The classic ethical questions around Personhood are all there and in this series there’s some (not a heap) of political turmoil as a backdrop too, it’s a nice extra element to what is essentially a murder mystery at its heart.

The fight scenes are satisfying and the villain is pretty good too and Naomi herself is a great heroine though for me, her punk attitude comes across a touch forced(?) at times, I think she works better as a ‘conflicted’ rather than ‘cocky’ hero. Maybe it was some of the dialogue?

The OVA was edited down to one film and given a new English dub with some Hollywood folks (Kiefer Sutherland, Juliette Lewis) so I feel like the team behind the international release put some real effort into the series but Armitage III still seems to have more of a ‘cult classic’ status, rather than being as widely known as GITS.

As an aside, I did occasionally find her visual design to vary a little too much across promotional images/dvd art/episode/films, so much so that at times Armitage almost appears as two different characters (well, maybe not that different).

4 Stars

(Nearly ten years later a sequel film was made (Dual Matrix). You can see a jump in animation quality and the introduction of some CGI (mostly vehicles). And while I thought the story started a little slow (and Armitage behaves quite out of character at one important point) it was pretty good too, some of the fight sequences especially were great).

Ghost in the Shell 2: Innocence (Inosensu)

Following up a landmark work like Ghost in the Shell (1995) surely would have been daunting – and maybe exciting too – even for an ace team that worked on the first film.

And if you’re thinking of watching Innocence, I reckon you’ll quickly see where this one takes a lot of steps to both differentiate itself from its predecessor while at the same time feature enough links to the past to satisfy most viewers.

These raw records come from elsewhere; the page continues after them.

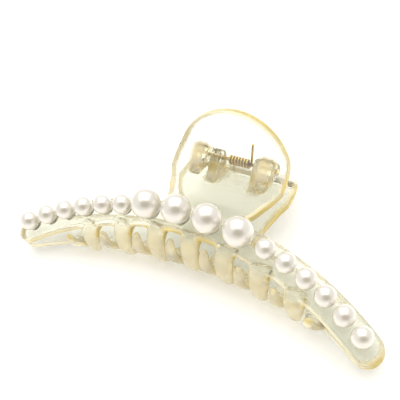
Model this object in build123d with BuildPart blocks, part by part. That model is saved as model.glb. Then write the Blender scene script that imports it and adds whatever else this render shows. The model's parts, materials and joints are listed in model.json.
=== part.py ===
"""Claw clip with pearls: two clear moulded jaws on a sprung pin, closed and lying on the back jaw.

The jaws are laid out in the clip's own directions from the middle of the hinge pin: X along the pin,
"across" from the front jaw to the back jaw, and "rise" from the teeth to the finger levers.
The clip is then laid on its back, so that the back jaw is below: +Z is up, and the floor is z = 0.
"""
import os
from math import asin, atan2, cos, degrees, hypot, pi, radians, sin

from build123d import *

os.makedirs("parts", exist_ok=True)

# ---- driving dimensions, mm and degrees ---------------------------------------------------------
# hinge
pin_diameter = 1.0
pin_clearance = 0.05          # radial, in the inner lugs, which turn on the pin
pin_head_diameter = 1.9
pin_head_thickness = 0.5
pin_tail = 0.6                # the pin's plain end stands out of its lug by this
lug_radius = 2.6
lug_thickness = 3.0
lug_round = 0.4
lug_gap = 0.5                 # between an outer lug and the inner lug beside it
spring_bay = 10.4             # between the two inner lugs
lug_foot_rise = -8.6          # the lug's root reaches down the neck to here
# spring
wire_diameter = 0.7
coil_turns = 7
coil_share = 0.606            # the coil's length over the spring bay's
coil_middle = 0.3             # the coil sits this far along the pin
coil_clearance = 0.3          # radial, between the pin and the coil
arm_length = 8.2
arm_gap = 0.05                # between an arm's end and the lever that it presses on
splay_share = 0.173           # an arm's end lies outside the coil's by this share of the bay
elbow_swell = 1.04            # the wire is this much thicker where an arm bends out of the coil
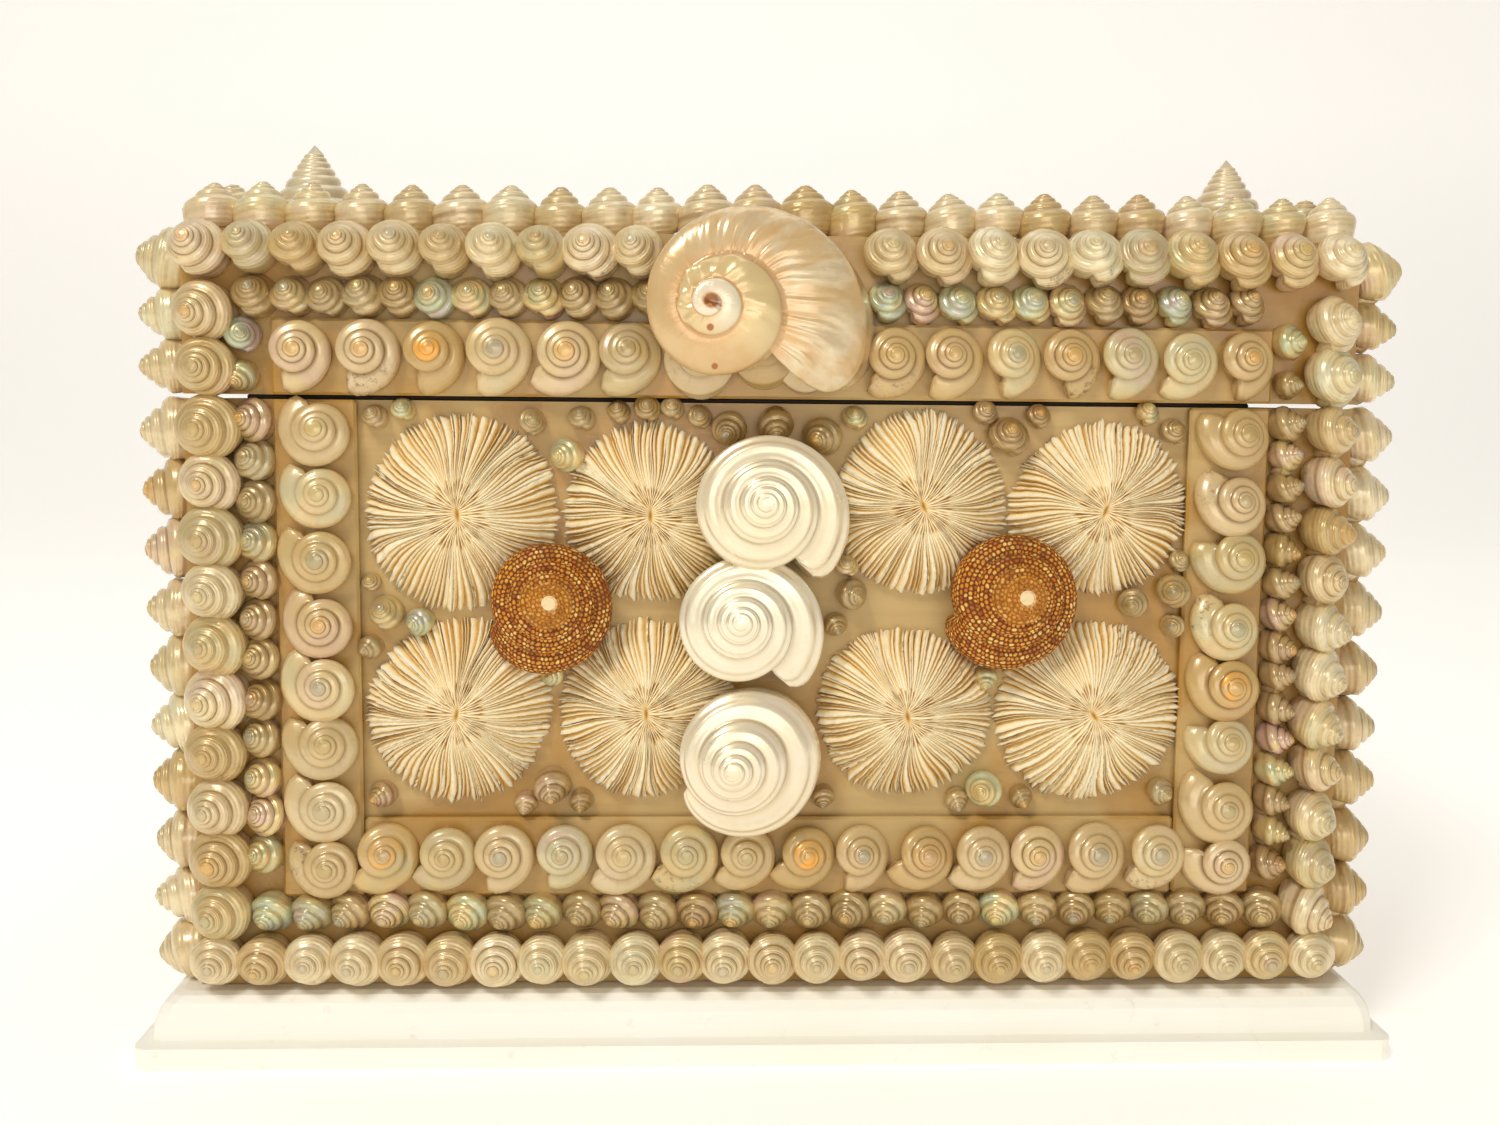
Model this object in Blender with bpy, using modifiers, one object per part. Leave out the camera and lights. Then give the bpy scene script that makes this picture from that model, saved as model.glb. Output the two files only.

Ghost in the Shell 2: Innocence (Inosensu) 2004

The first thing I noticed was the colour palette – while GITS used lots of blues, greens and white throughout, Innocence relies on browns, orange and yellow quite often.

The other obvious thing fans of the original will notice is that CGI is fairly heavily integrated to the 2D animation here. For me, this is a bit of a deterrent actually, as I feel too much of that early-2000s CGI just doesn’t gel as smoothly, at times looking a bit like game graphics rather than feature film visuals.

Of course, that’s a little unkind – it’s still arresting imagery. And often the shadow and lighting are fantastic from scene to scene, and while things like the super slick cars stand out, the parade scene is truly stunning.

However, since the storyline didn’t grip me as I thought it would, I found myself more inclined to focus on the visuals and thus notice when they didn’t always feel ‘right’ compared to what I’m used to with newer film.

Still, it was fun to see returning characters – like Togusa (Kōichi Yamadera – who you may know as Spike from Cowboy Bebop) and of course, main character Batou (Akio Ōtsuka, who I recognised as Captain Nemo from Nadia).

And where the story falls down a little for being a somewhat like collection of impressive scenes rather than a driven cyberpunk/thriller narrative, there’s still something compelling about Batou’s morose determination – though I wished we’d seen a little more of him post the climactic scenes.

If you’ve never seen Innocence maybe consider doing so; because while I don’t think it’s a classic, there really must have been a lot of love and labour put into this ‘stand alone sequel’ (as Mamoru Oshii intended), and not just due to the budget.*

3 Stars

*You might notice Ghibli producer Toshio Suzuki in the credits – I believe he was contacted to help finance the film’s giant budget 🙂

Battle Angel (Ganmu)

Until the start of this year I’d never seen Ganmu – which I realised was odd, since I do consider myself a cyberpunk fan. At the time, the then upcoming live-action remake (Alita) prompted me to finally watch Battle Angel and while I still haven’t seen the CGI-version yet, I did at last watch the OVA.

Battle Angel (Ganmu) 1993

And while it’s far too short, it remains equal parts powerful and frustrating. I still really enjoyed every minute – and everyone is probably well-aware that Kishiro never planned to have more than two episodes made, and so there’s nothing remotely like a resolution to the main conflict with the OVA. It’s more like an (effective?) funnel to the manga.

And so I guess I’d say that Battle Angel is still worth seeing due to its place in the history of cyberpunk anime, for that distinctive art style, grim vision of the future and great charactarisation (save for Hugo – a touch more on that later*).

The OVAs have their share of gore here and there, which adds to the general darkness of it all, and fits the tone of the episodes too, both of which are around 30 mins long compared to a ‘regular’ series at 23ish, so there is a touch more time to reveal a bit of character development and establish atmosphere.

Each fight scene is pretty ace too – at times I got an Astro Boy vibe (which makes sense of course) but I don’t consider that a bad thing at all and again, I do think that Battle Angle is worth seeing at least once, even if there’s no way to finish the storyline in two installments.

It’s still a classic and one that I still wish had been given more episodes!

4 Stars

*This is hard to judge for me – because I suspect the manga explores Hugo’s motivations deeper, but in the anime he represents a causality of ‘compressed storylines’ where important things must of a necessity be left out, and I didn’t think his motivation was sold (to me, at least) well enough to justify his flaw.